The Revenue appealed to the Madras High Court, asserting that the Tribunal erred by accepting that the full ceiling price was paid and neglecting defects in accounting. However, the High Court upheld the Tribunal’s decision, emphasizing that unless there is concrete evidence of personal benefit derived from the inflated payments, the expenditure stands as a legitimate business expense.
Analysis
Precedents Cited
The judgment referenced several pivotal cases that shaped the court's reasoning:
- Sri Ramalinga Choodambikai Mills Ltd. v. Commissioner of Income-tax: This case served as a foundational precedent, establishing the principle that genuine business expenses, even at higher rates due to specific circumstances, should not be disallowed absent evidence of personal benefit.
- Sanjeevi and Co. v. Commissioner of Income-tax [1966] 62 I.T.R. 156 (Mad.): Reinforced that once an expense is proven to be incurred wholly and exclusively for business purposes, the entire amount should be deducted without delving into the reasonableness of the expenditure.
- Amarjothi Pictures v. Commissioner of Income-tax [1968] 69 I.T.R. 755 (Mad.): Echoed the Sanjeevi and Co. stance, emphasizing non-interference by the Revenue in the business’s assessment of its expenses, provided they meet the criteria of being wholly and exclusively for business.
- Bengal Enamel Works Ltd. v. Commissioner of Income-tax: Discussed the extent of the Revenue's jurisdiction in evaluating the reality and exclusivity of business expenditures.
- Commissioner of Income-tax v. Raman and Raman Ltd. [1969] 71 I.T.R. 345 (Mad.): Highlighted the necessity of a direct nexus between expenditure and business purpose for deductibility under Section 10(2)(xv).
These precedents collectively underscored the balance between allowing genuine business deductions and preventing tax evasion through inflated expenses.
Legal Reasoning
The Madras High Court meticulously parsed the arguments presented by both the Revenue and the Assessee. The crux of the Court's reasoning rested on the interpretation of Section 10(2)(xv) of the Indian Income Tax Act, 1922, which permits deductions for expenditures incurred wholly and exclusively for business purposes.

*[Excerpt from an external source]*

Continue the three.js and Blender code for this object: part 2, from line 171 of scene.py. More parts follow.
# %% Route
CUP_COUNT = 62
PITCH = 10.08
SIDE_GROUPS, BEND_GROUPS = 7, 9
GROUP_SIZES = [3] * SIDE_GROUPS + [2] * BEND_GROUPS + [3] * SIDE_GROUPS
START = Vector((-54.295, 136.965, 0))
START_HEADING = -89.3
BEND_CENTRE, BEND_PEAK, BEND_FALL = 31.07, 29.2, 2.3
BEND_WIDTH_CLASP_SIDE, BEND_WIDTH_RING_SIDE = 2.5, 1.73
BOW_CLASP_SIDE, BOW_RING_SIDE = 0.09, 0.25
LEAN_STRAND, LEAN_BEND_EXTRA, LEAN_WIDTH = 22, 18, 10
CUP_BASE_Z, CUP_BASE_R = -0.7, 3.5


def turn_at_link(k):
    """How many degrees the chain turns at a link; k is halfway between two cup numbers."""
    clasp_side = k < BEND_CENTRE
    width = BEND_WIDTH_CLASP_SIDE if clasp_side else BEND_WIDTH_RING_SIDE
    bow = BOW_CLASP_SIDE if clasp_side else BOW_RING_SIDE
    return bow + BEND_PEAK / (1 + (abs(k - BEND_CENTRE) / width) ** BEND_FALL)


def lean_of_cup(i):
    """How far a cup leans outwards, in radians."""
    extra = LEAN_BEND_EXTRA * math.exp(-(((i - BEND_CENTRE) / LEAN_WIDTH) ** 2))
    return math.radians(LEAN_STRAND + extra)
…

The Court observed that the Income-tax Officer and the Appellate Assistant Commissioner had implicitly accepted that Vijayalakshmi Mills Ltd. paid the full ceiling price for cotton acquired from V. L. Balakrishnan’s fronts. However, the Officer's basis for adding Rs. 75,000 was not conclusively tied to any personal benefit accrued by Balakrishnan but rather inferred from the price differential.
The High Court held that without explicit evidence demonstrating that the inflated prices resulted in personal gains for the director, such as entries in the accounts indicating personal benefits, the mere existence of price differences cannot substantiate a disallowance of the entire amount. The Court emphasized that expenses must be real and directly linked to business operations, not mere representations of higher costs.

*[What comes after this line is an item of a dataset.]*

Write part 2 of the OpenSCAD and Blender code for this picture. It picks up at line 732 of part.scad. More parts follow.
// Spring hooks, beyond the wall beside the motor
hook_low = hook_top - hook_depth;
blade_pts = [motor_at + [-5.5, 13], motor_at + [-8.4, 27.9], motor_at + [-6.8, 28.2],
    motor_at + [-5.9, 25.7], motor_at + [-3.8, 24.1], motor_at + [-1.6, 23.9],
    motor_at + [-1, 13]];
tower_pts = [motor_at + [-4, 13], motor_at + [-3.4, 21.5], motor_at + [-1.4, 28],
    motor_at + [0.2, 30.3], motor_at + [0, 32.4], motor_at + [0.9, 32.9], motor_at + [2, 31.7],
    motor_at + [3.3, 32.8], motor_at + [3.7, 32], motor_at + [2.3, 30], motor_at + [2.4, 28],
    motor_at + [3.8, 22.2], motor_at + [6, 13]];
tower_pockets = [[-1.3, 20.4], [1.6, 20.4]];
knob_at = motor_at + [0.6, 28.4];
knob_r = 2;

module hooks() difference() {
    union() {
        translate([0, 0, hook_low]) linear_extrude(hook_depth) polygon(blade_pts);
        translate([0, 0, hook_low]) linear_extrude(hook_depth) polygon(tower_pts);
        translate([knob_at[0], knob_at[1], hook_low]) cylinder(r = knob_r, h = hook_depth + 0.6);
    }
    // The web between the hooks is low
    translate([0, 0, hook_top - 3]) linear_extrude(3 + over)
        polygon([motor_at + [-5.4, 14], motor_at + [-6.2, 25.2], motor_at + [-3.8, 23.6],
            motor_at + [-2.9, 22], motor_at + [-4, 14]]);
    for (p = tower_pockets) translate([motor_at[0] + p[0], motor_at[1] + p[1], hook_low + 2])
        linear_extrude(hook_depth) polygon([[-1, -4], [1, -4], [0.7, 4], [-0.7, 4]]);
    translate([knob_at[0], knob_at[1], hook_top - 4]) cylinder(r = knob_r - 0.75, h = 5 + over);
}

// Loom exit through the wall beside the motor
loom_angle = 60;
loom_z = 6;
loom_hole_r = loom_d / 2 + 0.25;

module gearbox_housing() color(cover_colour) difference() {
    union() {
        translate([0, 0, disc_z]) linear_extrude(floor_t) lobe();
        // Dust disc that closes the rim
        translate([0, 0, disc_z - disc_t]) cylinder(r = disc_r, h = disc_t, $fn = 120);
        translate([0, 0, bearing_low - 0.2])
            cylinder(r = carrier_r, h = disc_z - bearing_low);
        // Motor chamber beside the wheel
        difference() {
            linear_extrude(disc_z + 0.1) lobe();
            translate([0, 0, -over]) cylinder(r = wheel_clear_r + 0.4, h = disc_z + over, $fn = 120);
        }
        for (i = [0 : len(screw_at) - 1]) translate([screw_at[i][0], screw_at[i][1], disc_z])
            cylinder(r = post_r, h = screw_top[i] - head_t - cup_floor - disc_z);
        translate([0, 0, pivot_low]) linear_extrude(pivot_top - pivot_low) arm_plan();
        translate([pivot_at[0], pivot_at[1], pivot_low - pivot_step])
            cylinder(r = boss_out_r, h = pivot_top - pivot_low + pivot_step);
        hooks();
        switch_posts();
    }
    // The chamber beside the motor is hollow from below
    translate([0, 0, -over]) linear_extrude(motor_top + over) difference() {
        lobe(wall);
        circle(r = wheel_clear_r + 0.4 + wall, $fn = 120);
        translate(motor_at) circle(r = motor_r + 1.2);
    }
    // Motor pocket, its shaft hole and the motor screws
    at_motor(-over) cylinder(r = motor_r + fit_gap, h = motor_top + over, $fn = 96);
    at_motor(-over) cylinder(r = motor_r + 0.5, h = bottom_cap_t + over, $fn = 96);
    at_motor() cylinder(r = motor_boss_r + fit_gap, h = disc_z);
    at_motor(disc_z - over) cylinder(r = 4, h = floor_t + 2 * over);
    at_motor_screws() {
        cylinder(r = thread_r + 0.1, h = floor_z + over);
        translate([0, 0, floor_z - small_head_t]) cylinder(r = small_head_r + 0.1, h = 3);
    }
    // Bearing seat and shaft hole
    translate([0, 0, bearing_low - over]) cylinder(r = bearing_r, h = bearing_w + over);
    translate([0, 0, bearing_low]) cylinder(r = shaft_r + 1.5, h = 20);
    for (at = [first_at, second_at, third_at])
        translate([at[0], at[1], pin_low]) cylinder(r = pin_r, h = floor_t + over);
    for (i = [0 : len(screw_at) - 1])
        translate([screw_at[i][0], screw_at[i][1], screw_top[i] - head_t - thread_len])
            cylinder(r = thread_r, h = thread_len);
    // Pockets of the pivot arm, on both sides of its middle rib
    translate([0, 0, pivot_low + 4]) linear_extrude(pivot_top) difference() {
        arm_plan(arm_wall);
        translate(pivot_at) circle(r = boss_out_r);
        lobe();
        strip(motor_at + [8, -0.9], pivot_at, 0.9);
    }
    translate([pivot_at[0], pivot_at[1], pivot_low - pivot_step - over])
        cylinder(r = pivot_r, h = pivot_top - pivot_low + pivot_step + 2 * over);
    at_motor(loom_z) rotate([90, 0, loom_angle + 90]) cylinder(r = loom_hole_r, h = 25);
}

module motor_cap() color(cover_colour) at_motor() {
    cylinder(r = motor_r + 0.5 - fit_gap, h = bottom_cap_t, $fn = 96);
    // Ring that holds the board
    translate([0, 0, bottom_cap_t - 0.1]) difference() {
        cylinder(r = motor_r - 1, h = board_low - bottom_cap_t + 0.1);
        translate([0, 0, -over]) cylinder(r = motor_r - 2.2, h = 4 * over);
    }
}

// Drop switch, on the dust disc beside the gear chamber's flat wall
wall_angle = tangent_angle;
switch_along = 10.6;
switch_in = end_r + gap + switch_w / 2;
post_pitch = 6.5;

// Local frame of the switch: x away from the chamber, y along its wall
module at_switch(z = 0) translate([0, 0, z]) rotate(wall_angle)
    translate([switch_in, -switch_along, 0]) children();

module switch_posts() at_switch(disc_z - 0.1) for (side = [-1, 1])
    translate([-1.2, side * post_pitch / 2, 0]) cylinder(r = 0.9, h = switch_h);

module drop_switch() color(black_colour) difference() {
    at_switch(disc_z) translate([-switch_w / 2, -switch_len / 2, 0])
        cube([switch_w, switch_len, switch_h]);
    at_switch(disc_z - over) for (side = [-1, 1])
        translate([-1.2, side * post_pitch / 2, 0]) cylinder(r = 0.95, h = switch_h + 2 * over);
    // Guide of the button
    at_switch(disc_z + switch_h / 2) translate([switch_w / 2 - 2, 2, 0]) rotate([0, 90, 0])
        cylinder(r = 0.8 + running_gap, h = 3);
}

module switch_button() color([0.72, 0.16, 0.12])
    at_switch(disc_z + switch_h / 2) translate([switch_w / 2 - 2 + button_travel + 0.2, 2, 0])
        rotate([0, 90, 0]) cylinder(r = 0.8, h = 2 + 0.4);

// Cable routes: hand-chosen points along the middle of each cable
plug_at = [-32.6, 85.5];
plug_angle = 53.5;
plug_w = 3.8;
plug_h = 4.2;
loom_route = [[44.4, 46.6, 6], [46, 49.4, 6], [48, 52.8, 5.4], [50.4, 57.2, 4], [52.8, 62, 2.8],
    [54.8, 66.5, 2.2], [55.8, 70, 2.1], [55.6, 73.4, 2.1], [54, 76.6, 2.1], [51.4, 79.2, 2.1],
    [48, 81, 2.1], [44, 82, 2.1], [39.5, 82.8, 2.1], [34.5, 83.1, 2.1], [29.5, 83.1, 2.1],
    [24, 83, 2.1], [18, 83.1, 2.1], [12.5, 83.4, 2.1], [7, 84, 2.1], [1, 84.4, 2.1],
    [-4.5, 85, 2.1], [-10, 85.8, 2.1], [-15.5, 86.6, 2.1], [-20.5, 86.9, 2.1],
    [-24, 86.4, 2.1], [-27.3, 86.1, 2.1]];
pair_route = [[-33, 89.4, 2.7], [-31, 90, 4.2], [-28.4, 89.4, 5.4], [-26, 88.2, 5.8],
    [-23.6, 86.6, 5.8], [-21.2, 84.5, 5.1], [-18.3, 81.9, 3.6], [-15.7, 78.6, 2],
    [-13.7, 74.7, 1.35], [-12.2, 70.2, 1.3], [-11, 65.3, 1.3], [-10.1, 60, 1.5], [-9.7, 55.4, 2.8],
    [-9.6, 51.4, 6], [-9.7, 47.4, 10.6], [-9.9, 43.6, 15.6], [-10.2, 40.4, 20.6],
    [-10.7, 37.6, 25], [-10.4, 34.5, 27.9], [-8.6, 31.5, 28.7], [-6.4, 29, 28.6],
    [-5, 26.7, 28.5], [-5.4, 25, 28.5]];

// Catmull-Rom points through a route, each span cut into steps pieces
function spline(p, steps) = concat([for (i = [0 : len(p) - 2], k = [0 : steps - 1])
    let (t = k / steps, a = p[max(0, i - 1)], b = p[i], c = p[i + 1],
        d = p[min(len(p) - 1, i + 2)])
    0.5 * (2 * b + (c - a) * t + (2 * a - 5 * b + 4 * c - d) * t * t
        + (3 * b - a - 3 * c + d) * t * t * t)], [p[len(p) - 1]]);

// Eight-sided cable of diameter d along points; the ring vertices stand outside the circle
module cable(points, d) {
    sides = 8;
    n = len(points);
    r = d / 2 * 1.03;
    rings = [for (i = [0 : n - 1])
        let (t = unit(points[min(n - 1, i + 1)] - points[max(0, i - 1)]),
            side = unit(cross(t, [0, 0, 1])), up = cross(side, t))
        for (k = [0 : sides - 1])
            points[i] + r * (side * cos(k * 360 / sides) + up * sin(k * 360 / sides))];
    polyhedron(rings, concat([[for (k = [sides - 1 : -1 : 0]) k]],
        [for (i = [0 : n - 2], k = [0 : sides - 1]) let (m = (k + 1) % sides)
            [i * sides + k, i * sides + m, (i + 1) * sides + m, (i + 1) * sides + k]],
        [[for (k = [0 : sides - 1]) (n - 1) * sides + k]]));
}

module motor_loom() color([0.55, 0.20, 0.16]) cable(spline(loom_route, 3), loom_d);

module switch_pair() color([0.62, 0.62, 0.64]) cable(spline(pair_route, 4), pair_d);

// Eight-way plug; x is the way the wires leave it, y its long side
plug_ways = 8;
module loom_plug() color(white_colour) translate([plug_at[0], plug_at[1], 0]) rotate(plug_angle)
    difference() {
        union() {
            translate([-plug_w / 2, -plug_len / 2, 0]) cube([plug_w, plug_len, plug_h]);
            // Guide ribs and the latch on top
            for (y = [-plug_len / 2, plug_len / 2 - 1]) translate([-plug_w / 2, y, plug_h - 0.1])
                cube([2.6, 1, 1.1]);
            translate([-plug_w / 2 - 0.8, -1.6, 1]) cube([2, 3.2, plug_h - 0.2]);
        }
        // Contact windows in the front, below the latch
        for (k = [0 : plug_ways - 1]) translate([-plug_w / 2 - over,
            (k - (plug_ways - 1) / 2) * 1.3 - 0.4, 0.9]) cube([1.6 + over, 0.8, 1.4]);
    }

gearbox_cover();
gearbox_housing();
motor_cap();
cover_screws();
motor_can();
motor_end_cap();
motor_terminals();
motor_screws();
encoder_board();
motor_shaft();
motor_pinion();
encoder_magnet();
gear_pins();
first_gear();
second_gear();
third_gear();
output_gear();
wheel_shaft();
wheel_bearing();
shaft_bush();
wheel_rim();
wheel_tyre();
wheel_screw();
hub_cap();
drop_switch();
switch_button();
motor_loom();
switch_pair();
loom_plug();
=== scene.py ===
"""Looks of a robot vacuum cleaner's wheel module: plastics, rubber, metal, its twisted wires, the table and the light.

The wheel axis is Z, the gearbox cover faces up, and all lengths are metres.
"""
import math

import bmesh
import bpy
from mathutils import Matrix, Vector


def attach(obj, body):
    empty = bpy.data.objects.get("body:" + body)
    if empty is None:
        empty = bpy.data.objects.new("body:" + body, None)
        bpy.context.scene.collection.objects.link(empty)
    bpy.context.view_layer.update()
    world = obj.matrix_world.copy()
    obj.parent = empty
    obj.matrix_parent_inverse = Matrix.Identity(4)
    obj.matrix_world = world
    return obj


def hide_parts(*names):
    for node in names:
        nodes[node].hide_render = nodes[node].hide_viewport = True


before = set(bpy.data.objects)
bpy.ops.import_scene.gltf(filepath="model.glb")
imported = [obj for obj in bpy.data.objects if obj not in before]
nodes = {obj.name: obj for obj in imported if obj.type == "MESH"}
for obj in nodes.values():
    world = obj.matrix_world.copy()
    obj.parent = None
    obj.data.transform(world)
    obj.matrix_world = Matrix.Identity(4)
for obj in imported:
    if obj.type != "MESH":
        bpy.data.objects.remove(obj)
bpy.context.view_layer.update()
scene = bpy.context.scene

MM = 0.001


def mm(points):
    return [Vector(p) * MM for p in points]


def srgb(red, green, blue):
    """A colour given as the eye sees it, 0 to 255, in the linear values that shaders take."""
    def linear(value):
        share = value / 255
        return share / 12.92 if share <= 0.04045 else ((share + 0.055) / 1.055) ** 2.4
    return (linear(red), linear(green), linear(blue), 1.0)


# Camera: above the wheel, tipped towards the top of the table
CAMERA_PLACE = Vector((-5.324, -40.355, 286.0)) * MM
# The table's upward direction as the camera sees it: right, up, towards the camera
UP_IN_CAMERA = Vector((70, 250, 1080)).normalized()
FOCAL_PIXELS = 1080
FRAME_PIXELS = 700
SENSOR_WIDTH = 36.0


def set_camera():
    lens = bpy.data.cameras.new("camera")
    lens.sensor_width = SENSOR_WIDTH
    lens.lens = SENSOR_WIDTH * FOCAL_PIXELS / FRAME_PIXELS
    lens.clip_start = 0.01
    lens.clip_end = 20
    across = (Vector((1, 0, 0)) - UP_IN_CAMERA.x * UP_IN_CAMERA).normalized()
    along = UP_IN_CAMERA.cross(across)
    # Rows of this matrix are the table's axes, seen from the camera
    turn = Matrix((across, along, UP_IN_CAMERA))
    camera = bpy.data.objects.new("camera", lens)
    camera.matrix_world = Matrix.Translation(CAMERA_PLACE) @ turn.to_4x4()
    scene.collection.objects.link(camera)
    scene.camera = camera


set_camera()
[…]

Furthermore, referencing Sanjeevi and Co. and Amarjothi Pictures, the Court reiterated that once an expenditure is established as genuinely incurred for business purposes, the Revenue lacks jurisdiction to substitute its perspective on the reasonableness of such expenditures. The Court maintained that negotiating the reasonableness falls outside permissible bounds unless there is evidence of malintent or personal gain.
Impact
The judgment in Commissioner Of Income-Tax, Madras v. Vijayalakshmi Mills Ltd. has profound implications for corporate taxation and the administration of income tax laws in India:
- Clarification on Deductibility: Reinforces that expenditures incurred at higher rates can be deductible provided they are wholly and exclusively for business purposes, safeguarding genuine business operations from undue scrutiny.

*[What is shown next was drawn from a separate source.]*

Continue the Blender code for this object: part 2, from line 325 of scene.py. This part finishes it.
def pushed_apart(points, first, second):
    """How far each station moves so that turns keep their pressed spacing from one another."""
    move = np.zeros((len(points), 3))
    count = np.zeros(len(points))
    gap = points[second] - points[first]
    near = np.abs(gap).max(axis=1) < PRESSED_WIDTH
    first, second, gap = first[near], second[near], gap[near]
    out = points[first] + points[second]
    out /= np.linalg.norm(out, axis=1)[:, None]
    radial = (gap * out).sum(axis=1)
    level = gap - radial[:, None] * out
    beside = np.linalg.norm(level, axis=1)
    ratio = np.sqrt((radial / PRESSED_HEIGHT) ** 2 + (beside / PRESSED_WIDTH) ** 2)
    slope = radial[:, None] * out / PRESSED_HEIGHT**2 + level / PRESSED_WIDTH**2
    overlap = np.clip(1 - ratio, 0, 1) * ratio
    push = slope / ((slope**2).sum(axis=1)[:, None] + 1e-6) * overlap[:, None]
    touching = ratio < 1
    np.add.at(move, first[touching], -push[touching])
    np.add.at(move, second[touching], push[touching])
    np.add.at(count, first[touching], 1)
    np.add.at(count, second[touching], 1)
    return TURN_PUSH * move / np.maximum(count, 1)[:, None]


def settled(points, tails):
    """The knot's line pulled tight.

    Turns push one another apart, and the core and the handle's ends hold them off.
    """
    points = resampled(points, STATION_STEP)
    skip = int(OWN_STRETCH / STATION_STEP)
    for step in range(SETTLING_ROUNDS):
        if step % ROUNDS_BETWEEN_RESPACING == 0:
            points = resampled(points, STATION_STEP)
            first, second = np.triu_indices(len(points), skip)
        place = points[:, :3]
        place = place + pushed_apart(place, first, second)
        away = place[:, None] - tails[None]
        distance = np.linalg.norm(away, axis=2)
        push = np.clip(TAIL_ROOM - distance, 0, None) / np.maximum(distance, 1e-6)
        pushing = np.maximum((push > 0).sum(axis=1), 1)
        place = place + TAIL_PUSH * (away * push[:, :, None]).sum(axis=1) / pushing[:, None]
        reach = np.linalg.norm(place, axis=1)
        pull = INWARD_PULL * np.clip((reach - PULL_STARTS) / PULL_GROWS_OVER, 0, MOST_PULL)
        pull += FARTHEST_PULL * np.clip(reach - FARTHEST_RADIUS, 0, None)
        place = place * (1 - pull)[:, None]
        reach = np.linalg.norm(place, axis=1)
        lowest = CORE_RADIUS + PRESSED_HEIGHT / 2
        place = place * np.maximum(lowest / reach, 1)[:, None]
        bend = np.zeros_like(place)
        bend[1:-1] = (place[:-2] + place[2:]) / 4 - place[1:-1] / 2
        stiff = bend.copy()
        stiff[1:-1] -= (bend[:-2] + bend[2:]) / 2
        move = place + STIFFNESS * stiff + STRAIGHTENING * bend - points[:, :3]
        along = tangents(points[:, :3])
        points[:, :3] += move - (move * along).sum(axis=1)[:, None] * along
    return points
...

- Burden of Proof: Places the onus on the Revenue to provide concrete evidence of personal benefits or malfeasance when alleging inflated business expenditures, thereby protecting companies from speculative additions to income.
- Legal Precedent: Strengthens the interpretative framework around Section 10(2)(xv), guiding future cases in distinguishing between legitimate business expenses and those intended for tax evasion.
- Administrative Efficiency: Encourages a more evidence-based approach by tax authorities, reducing arbitrary disallowances and promoting fairness in tax assessments.
Overall, the judgment fortifies the principle that transparency and substantiated claims are paramount in tax assessments, fostering a more equitable tax environment.
Complex Concepts Simplified
To ensure a comprehensive understanding, several intricate legal concepts and terminologies used in the judgment are elucidated below:
- Section 10(2)(xv) of the Income Tax Act, 1922: This provision allows taxpayers to claim deductions for expenses that are wholly and exclusively incurred for the purpose of the business or profession. It is pivotal in determining the deductible business expenses.
- Ceiling Price: The maximum price set by authorities for certain goods or commodities. In this case, it refers to the highest permissible rates for purchasing cotton, beyond which prices should not legally rise.
- Proviso to Section 13: This clause provides the Income-tax Officer with the authority to make additions to the assessed income if it is deemed that the income declared does not fairly reflect the true income of the assessee.
- Name-lenders: Individuals or entities that allow their names to be used in transactions without having substantial involvement or ownership, often to mask the true beneficiary or origin of funds.
- Disallowance: The rejection of certain expenses or deductions claimed by the taxpayer, leading to an increase in taxable income.
- Appellate Tribunal: A specialized judicial body that hears appeals against decisions made by Income-tax Officers or lower appellate authorities.
By understanding these terms, stakeholders can better navigate the complexities of tax laws and assessments.
Conclusion
The judgment in Commissioner Of Income-Tax, Madras v. Vijayalakshmi Mills Ltd. serves as a pivotal reaffirmation of the principles governing the deductibility of business expenses under Section 10(2)(xv) of the Income Tax Act. By upholding that expenditures paid at ceiling rates are permissible deductions when incurred wholly and exclusively for business purposes, the Madras High Court has provided clarity and assurance to businesses operating within regulated price frameworks.
The decision underscores the necessity for the Revenue to base income additions on concrete evidence of personal benefit or misappropriation, rather than mere discrepancies in pricing. This approach aligns with the broader legal ethos of fairness and evidence-based assessments in tax law, fostering a conducive environment for legitimate business operations.
Ultimately, the judgment balances the need to prevent tax evasion with the protection of genuine business interests, reinforcing the integrity of tax assessments and contributing to the development of a more equitable taxation system in India.